Can you pretty, pretty please tell me where this graph gets its information from? I've seen similar graphs that basically permute the cubes' labels. It would also be wonderful to unpack what they mean by "solar" since the raw amount of sunlight power hitting the Earth's surface is a very different amount than the energy we can actually harness as an engineering feat over the next, say, five years (due to materials needed to build solar panels, efficiency of solar panels, etc.).
And just to reiterate, I'm really not arguing here. I'm honestly confused. I look at things like this video and books like this one and am left scratching my head. Someone is deluded. And if I guess wrong I could end up wasting a lot of resources and time on projects that are doomed to total irrelevance from the start. So, having some good, solid Bayesian entanglement would be absolutely wonderful right about now!

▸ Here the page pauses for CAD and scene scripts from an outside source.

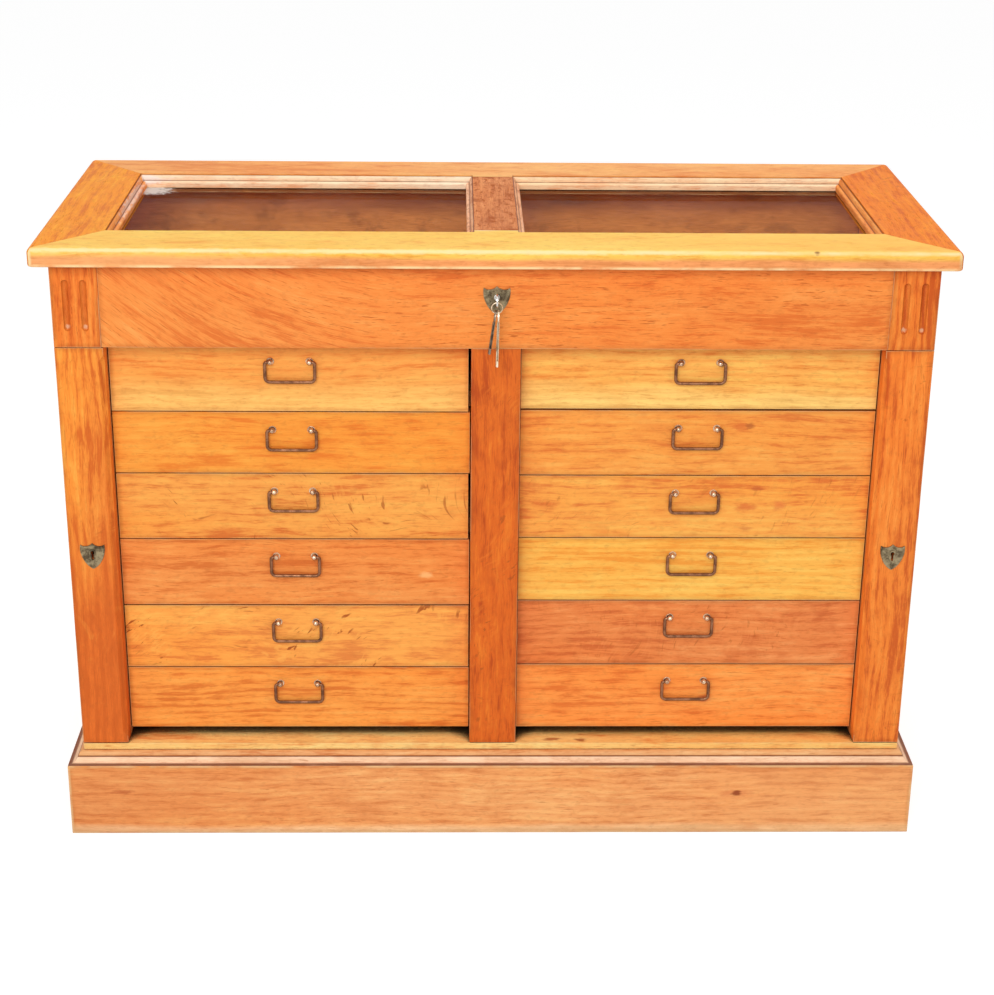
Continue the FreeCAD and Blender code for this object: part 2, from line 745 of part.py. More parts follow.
# ---------------------------------------------------------------- the hinged stiles
def chamfer_tool():
    """The wood removed by the stopped chamfer on the right stile's inner front arris."""
    depth = chamfer_width * math.sqrt(0.5)
    low = stile_bottom_z + chamfer_end_margin
    high = stile_top_z - chamfer_end_margin
    outline = [Vector(-chamfer_width, 0, low), Vector(0, 0, low),
               Vector(depth, 0, low + chamfer_stop_length), Vector(depth, 0, high - chamfer_stop_length),
               Vector(0, 0, high), Vector(-chamfer_width, 0, high)]
    tool = closed_face(outline).extrude(Vector(0, 2 * chamfer_width, 0))
    tool.translate(Vector(0, -chamfer_width, 0))
    tool.rotate(Vector(0, 0, 0), Vector(0, 0, 1), 45)
    tool.translate(Vector(opening_half_width, front_y, 0))
    return tool


def hinged_stile():
    stile = board(opening_half_width, half_width, front_y, stile_back_y, stile_bottom_z, stile_top_z)
    stile = stile.cut(chamfer_tool())
    stile = stile.cut(stile_seats)
    stile = stile.cut(stile_lock_pocket(stile_lock_clearance))
    return stile.cut(keyhole(stile_centre_x, stile_key_z, front_y - cutter_overrun, stile_back_y))


def stile_fittings():
    """The moving hinge leaves, the shield and the lock case of the right stile."""
    leaf = hinge_knuckles(stile_hinge_length, 1, -1, stile_hinge_gap, stile_leaf_width)
    leaves = [at_stile_hinge(leaf, z) for z in stile_hinge_bottoms]
    return leaves + shield(stile_centre_x, shield_stile_z, stile_key_z, front_y) + [stile_lock_case()]


def carcass_fittings():
    """Fixed hinge leaves and pins, the lid's lock case and shield, and the stiles' staples."""
    stile_leaf = hinge_knuckles(stile_hinge_length, 0, 1, stile_hinge_gap, stile_leaf_width)
    right_side = [keeper()]
    for z in stile_hinge_bottoms:
        right_side.append(at_stile_hinge(stile_leaf, z))
        right_side.append(at_stile_hinge(hinge_pin(stile_hinge_length), z))
    lid_leaf = hinge_knuckles(lid_hinge_length, 0, 1, lid_gap, lid_leaf_width)
    lid_side = []
    for x in lid_hinge_centres:
        lid_side.append(at_lid_hinge(lid_leaf, x))
        lid_side.append(at_lid_hinge(hinge_pin(lid_hinge_length), x))
    lock = [lid_lock_case()] + shield(0, shield_apron_z, lid_key_z, apron_y)
    return right_side + [mirrored(solid) for solid in right_side] + lid_side + lock


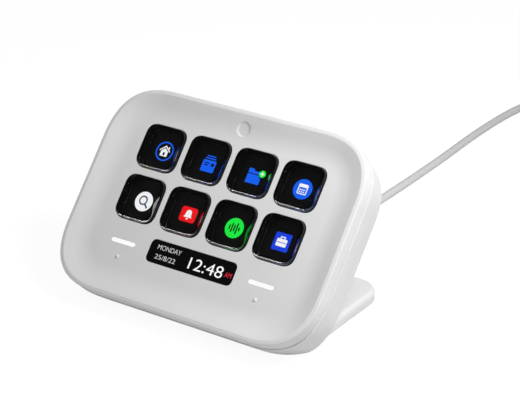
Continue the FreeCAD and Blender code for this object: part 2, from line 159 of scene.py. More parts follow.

The diagram comes from Wikipedia (tineye says this) but it seems they recently started merging and reshuffling content in all energy-related articles, so I can no longer find it there.
That's total energy available of course, not any 5 year projection.
Thank you!
Do you happen to know anything about the claim that we're running out of the supplies we need to build solar panels needed to tap into all that wonderful sunlight?
Solar panel prices are on long term downward trend, but in the short term they were very far from smooth over the last few years, having very rapid increases and decreases as demand and production capacity mismatched both ways.
This issue isn't specific to solar panels, all commodities from oil to metals to food to RAM chips had massive price swings over the last few years.
There's no long term problem since we can make solar panels from just about anything - materials like silicon are available in essentially infinite quantities (manufacturing capacity is the issue, not raw materials), and for thin film you need small amounts of materials.